Some of them have bad taste perhaps. "What is good taste but an instantaneous, ready appreciation of the fitness of things?" To most of us who observe it in others, it seems to be an instinct. We envy those few who are always well dressed, who never buy unbecoming stuffs, who have the gift to make their clothes look as if they had simply blossomed out of their inner consciousness, as a rose blossoms out of its calyx. Some women always dress their hair becomingly; others, even if handsome, look like beautiful frights. Some wear their clothes as if they had been hurled at them by a tornado, and remind one of the poor husband's remark, "I feel as if I had married a hurricane." The same exceptions, which only prove the rule, because you notice them, may extend to the housewives who aim at more than they can accomplish, who make their house an anguish to look at, pretentious without beauty, overloaded or incorrect, who have not tact, who say the awkward thing. Such people exist sometimes, sinning from ignorance, but they are decidedly in the minority. The American woman is generally a success. She has fought a hard battle, but she has won. She has had her defeats, however.

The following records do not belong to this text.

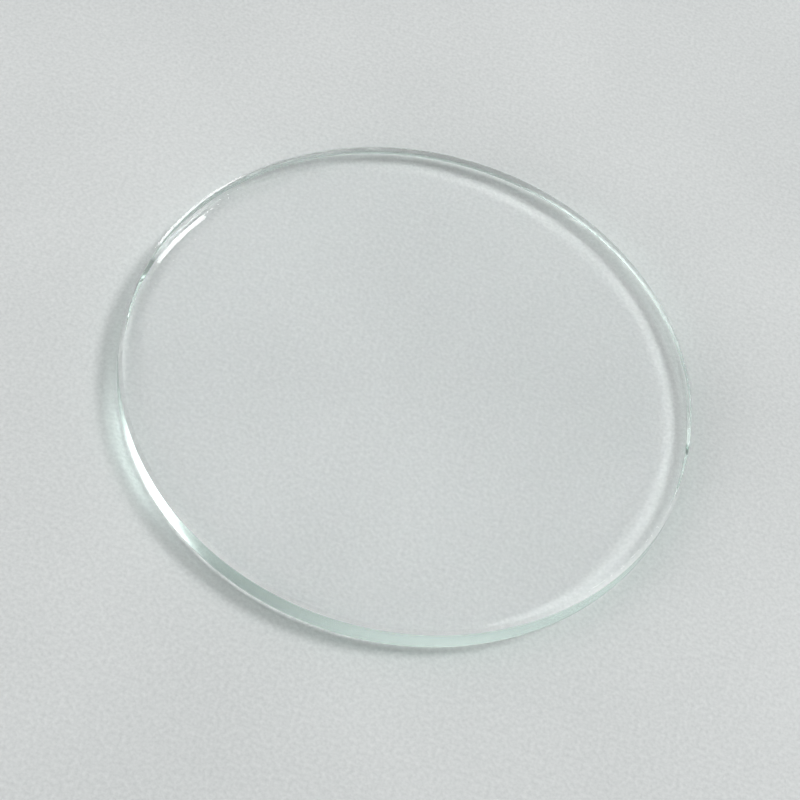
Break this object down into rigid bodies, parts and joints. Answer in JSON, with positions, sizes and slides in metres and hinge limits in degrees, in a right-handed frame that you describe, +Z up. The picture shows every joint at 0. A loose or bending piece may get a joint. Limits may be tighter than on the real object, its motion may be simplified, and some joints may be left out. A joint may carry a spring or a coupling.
{
  "type": "watch glass",
  "caption": "Flat round watch glass: a clear mineral crystal disc with a straight edge and a small arris round each face, pressed into a watch case over the dial.",
  "frame": {"origin": "centre of the underside, the face that lies on the table", "axes": "+Z up through the glass along its axis of revolution; +X and +Y lie in the underside and are interchangeable"},
  "size_m": [0.037, 0.037, 0.002],
  "materials": {
    "mineral_glass": "polished, faintly green in depth"
  },
  "bodies": {
    "root": {"glass_disc": "mineral_glass"}
  },
  "joints": []
}
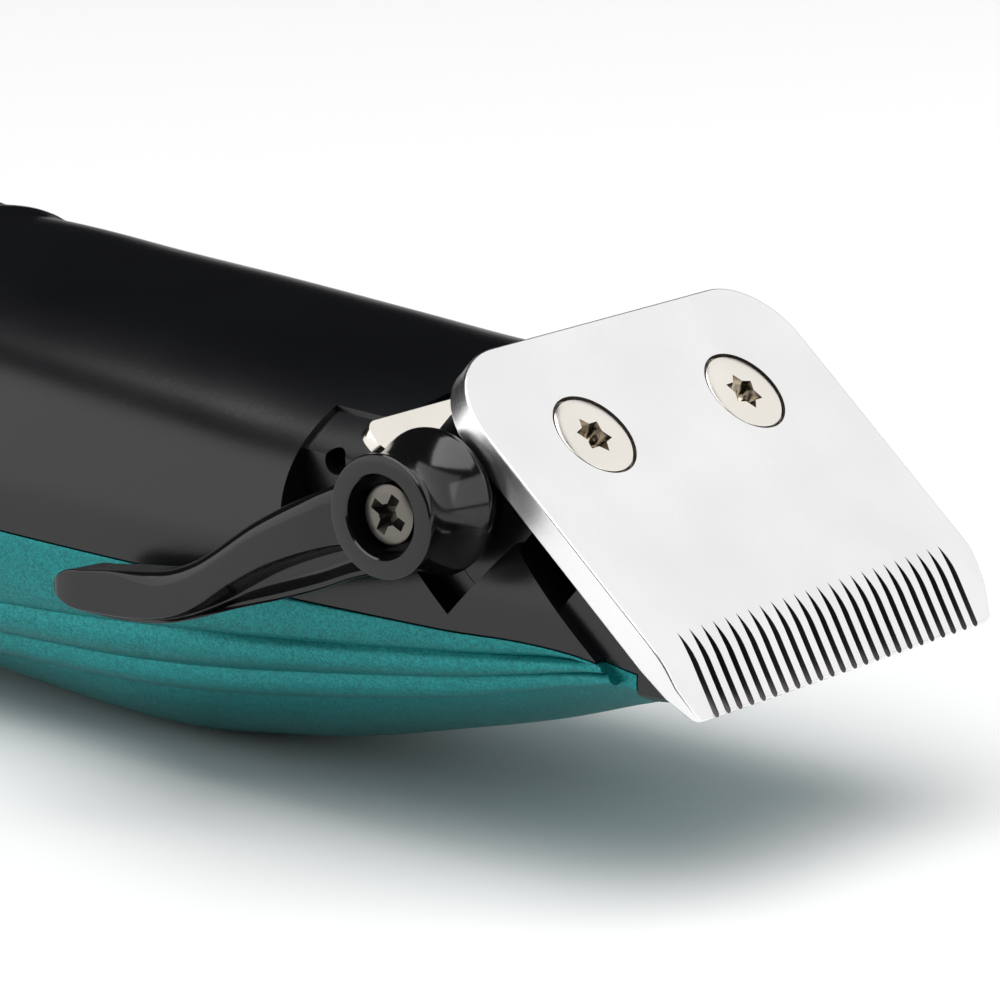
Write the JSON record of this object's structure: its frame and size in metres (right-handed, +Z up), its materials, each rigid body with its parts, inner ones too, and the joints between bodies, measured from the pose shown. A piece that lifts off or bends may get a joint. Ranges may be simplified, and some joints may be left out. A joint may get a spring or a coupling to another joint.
{
  "type": "electric pet clipper",
  "caption": "Mains pet hair clipper with a screwed-on toothed comb blade, a side taper lever, a magnetic drive and a two-part shell body.",
  "frame": {"origin": "middle of the flat on the coloured back, where the clipper rests with its underside up", "axes": "+X towards the blade, +Z up from the back to the underside, -Y the taper lever's side"},
  "size_m": [0.1777, 0.0564, 0.0428],
  "materials": {
    "black_plastic": "satin moulded, fine grain",
    "teal_paint": "satin metallic paint with fine flake",
    "lever_plastic": "smooth satin black",
    "blade_steel": "bright ground steel",
    "nickel": "bright nickel plate",
    "dark_steel": "dark zinc plated",
    "spring_steel": "plain",
    "lamination": "stacked sheet, dull",
    "copper_wire": "enamelled winding",
    "brass": "machined",
    "white_nylon": "moulded",
    "grey_nylon": "moulded",
    "rubber": "soft matt",
    "wire_brown": "insulated lead",
    "wire_blue": "insulated lead"
  },
  "bodies": {
    "housing": {"underside_shell": "black_plastic", "back_cover": "teal_paint", "housing_screw_rear_left": "dark_steel", "housing_screw_rear_right": "dark_steel", "housing_screw_front_left": "dark_steel", "housing_screw_front_right": "dark_steel", "cord_inlet_bush": "rubber", "tension_spring": "spring_steel", "core_stack": "lamination", "core_screw_left": "dark_steel", "core_screw_right": "dark_steel", "coil_bobbin": "white_nylon", "coil_winding": "copper_wire", "pivot_pin": "spring_steel", "centring_spring_left": "spring_steel", "centring_spring_right": "spring_steel", "switch_body": "grey_nylon", "terminal_block": "white_nylon", "coil_lead": "wire_blue", "switch_to_coil_lead": "wire_brown", "switch_supply_lead": "wire_brown"},
    "blade_set": {"fixed_blade": "blade_steel", "blade_bracket": "nickel", "blade_screw_left": "nickel", "blade_screw_right": "nickel"},
    "cutter": {"cutter_blade": "blade_steel", "cutter_yoke": "white_nylon"},
    "taper_lever": {"taper_lever": "lever_plastic", "lever_screw": "dark_steel", "eccentric_shaft": "brass"},
    "drive_arm": {"armature_block": "lamination", "drive_arm": "grey_nylon", "pivot_bush": "brass"},
    "power_screw": {"power_screw": "dark_steel"},
    "switch_slider": {"switch_slider": "lever_plastic"}
  },
  "joints": [
    {"name": "lever_hinge", "type": "hinge", "parent": "housing", "child": "taper_lever", "pos_m": [0.0512, -0.027, 0.0314], "axis": [0, 1, 0], "range_deg": [0, 35]},
    {"name": "taper_slide", "type": "slide", "parent": "housing", "child": "blade_set", "axis": [0.7694, 0, -0.6388], "range_m": [0, 0.0015]},
    {"name": "arm_swing", "type": "hinge", "parent": "housing", "child": "drive_arm", "pos_m": [0.024, 0, 0.018], "axis": [0, 0, 1], "range_deg": [-1.75, 1.75], "stiffness_Nm_per_rad": 2},
    {"name": "cutter_slide", "type": "slide", "parent": "housing", "child": "cutter", "axis": [0, 1, 0], "range_m": [-0.0013, 0.0013]},
    {"name": "power_screw_turn", "type": "hinge", "parent": "housing", "child": "power_screw", "pos_m": [0.036, 0.02, 0.0245], "axis": [0, 1, 0], "range_deg": [-90, 90]},
    {"name": "switch_slide", "type": "slide", "parent": "housing", "child": "switch_slider", "axis": [1, 0, 0], "range_m": [0, 0.004]}
  ],
  "couplings": [
    {"joint": "lever_hinge", "follows": "taper_slide", "rad_per_m": 407.2},
    {"joint": "cutter_slide", "follows": "arm_swing", "m_per_rad": 0.0383}
  ]
}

Who does not remember the failure of that first dinner-party?—when the baby began to cry so loud; when the hostess was not dressed when the bell rang; when the cook spilled the soup all over the range and filled the house with a bad odour; when the waitress, usually so cool, lost all her presence of mind and fell on the basement stairs, breaking all the plates; when one failure succeeded another until the husband looked reproachfully at his wife, who, poor creature, had been working day and night to get up this dinner, who was responsible for none of the failures, and who had an attack of neuralgia afterward which lasted all winter.